You should carefully consider the “Risk Factors” beginning on page 34 of the Common Stock Prospectus before you decide to invest in our common stock.
Extension of Offering Period
Due to the widespread impact of COVID-19 on the economy and financial markets, the Board of Directors of the Company has approved the extension of the time period to offer shares of its common stock pursuant to the Common Stock Prospectus (the "Offering Period”) until the earlier of: (i) December 31, 2022 or (ii) the date upon which 150,000,000 shares of our common stock have been sold in the course of our offerings.
As a result of the extension of the Offering Period, this supplement deletes the following sentences (the “Deleted Sentences”) in the Common Stock Prospectus:
• The third, fourth, and fifth sentences in the seventh paragraph of the cover page.
• The third, fourth, and fifth sentences in the sixth full paragraph on page 7.
• The third, fourth, and fifth sentences in the first paragraph under the heading “Plan of Distribution,” beginning on page 11.
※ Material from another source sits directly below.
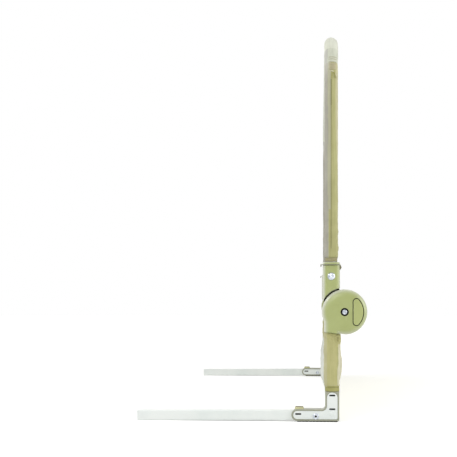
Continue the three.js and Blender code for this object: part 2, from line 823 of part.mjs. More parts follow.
// The loose sleeve round the lower post, which hides the socket's lower half.
function lowerSleeve() {
  const width = lowerSleeveInnerWidth;
  const depth = lowerSleeveInnerDepth;
  const corner = lowerSocketCorner + fitClearance;
  const neckRoom = 2 * (fitClearance - bracketNeckInset);
  const less = [width - bracketWidth - neckRoom, depth - bracketDepth - neckRoom];
  const outer = swollenColumn(
    [width + 2 * lowerSleeveWall, depth + 2 * lowerSleeveWall], corner + lowerSleeveWall, less,
    lowerSleeveBottom, lowerPostTop,
  );
  const inner = swollenColumn(
    [width, depth], corner, less, lowerSleeveBottom - cutOverrun, lowerPostTop + cutOverrun,
  );
  return outer
    .subtract(inner)
    .subtract(
      beyondTailEdge(lowerSleeveTopGap, pivotHeight, -lowerSleeveDepth, lowerSleeveDepth),
    )
    .subtract(rodY(hingeRadius + fitClearance, -lowerSleeveDepth, lowerSleeveDepth, pivot));
}

// The L of the bracket seen from the end, drawn in from its edge by an inset.
function bracketOutline(inset, top, roundTop) {
  const left = -bracketReach + inset;
  const right = bracketHeel - inset;
  const inside = bracketInside + inset;
  const low = soleThickness + inset;
  const armTop = bracketArmHeight - inset;
  const end = Math.min(bracketEndRadius, (armTop - low) / 2);
  const heel = bracketHeelRadius;
  const inner = bracketInnerRadius + inset;
  const shape = new THREE.Shape();
  shape.moveTo(left + end, low);
  shape.lineTo(right - heel, low);
  shape.absarc(right - heel, low + heel, heel, -Math.PI / 2, 0);
  if (roundTop) {
    const radius = (right - inside) / 2;
    shape.lineTo(right, top - radius);
    shape.absarc(inside + radius, top - radius, radius, 0, Math.PI);
  } else {
    shape.lineTo(right, top);
    shape.lineTo(inside, top);
  }
  shape.lineTo(inside, armTop + inner);
  shape.absarc(inside - inner, armTop + inner, inner, 0, -Math.PI / 2, true);
  shape.lineTo(left + end, armTop);
  shape.absarc(left + end, armTop - end, end, Math.PI / 2, Math.PI);
  shape.absarc(left + end, low + end, end, Math.PI, Math.PI * 1.5);
  return shape;
}

const armSlot = [-bracketReach + endSlotInset, endSlotHeight];
const slotPlaces = [[lowerPostOut, upperSlotHeight], [lowerPostOut, lowerSlotHeight], armSlot];
const screwPlace = [-bracketReach + bracketScrewInset, bracketScrewHeight];
const cornerRivetPlace = [lowerPostOut, cornerRivetHeight];

// Slots at the given places, from one Y to another.
function slots(places, from, to) {
  return places
    .map((at) => plateXZ(roundedRectangle(at, slotLength, slotHeight, slotCornerRadius), from, to))
    .reduce((all, next) => all.add(next));
}

// The hole for the screw right through the arm and the hole for the corner rivet.
function fastenerHoles() {
  const radius = screwShankDiameter / 2 + tubeFit;
  const start = -plateFace - cutOverrun;
  return rodY(radius, start, -start, screwPlace, smallSides)
    .add(rodY(radius, start, -channelHalf + cutOverrun, cornerRivetPlace, smallSides));
}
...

• The third, fourth, and fifth sentences in the first paragraph under the heading “Liquidity Strategy,” on page 15.
• The fourth, fifth, and sixth sentences in the last paragraph on page 29.
• The fourth and fifth sentences in the last paragraph on page 45.
• The third, fourth, and fifth sentences in the second paragraph under the heading “We are not obligated to complete a liquidity event by a specified date; therefore, it will be difficult or impossible for an investor to sell his or her shares.” on page 46.
• The third and fourth sentences in the penultimate paragraph on page 76.
• The sixth, seventh, and eighth sentences in the first paragraph under the heading “Plan of Distribution – General” on page 112.
• The third, fourth, and fifth sentences in the first paragraph under the heading “Liquidity Strategy” on page 117.
The following sentences hereby replace the Deleted Sentences:
Due to the widespread impact of COVID-19 on the economy and financial markets, the Board of Directors of the Company has approved the extension of the Offering Period until the earlier of: (i) December 31, 2022 or (ii) the date upon which 150,000,000 shares of our common stock have been sold in the course of our offerings. The offering may be further extended by the Board of Directors, in its sole discretion. As of April 16, 2021, we had sold an aggregate of 32,288,188 shares of our common stock for gross proceeds of approximately $483.0 million.
In addition, the third sentence of the last paragraph on page 31 is hereby deleted and replaced with the following sentences:
This offering will be complete when we have sold the maximum number of shares offered hereby, or earlier in the event that we determine in our sole discretion to cease offering additional shares for sale to investors. Due to the widespread impact of COVID-19 on the economy and financial markets, the Board of Directors of the Company has approved the extension of the Offering Period until the earlier of: (i) December 31, 2022 or (ii) the date upon which 150,000,000 shares of our common stock have been sold in the course of our offerings, unless further extended by our Board of Directors.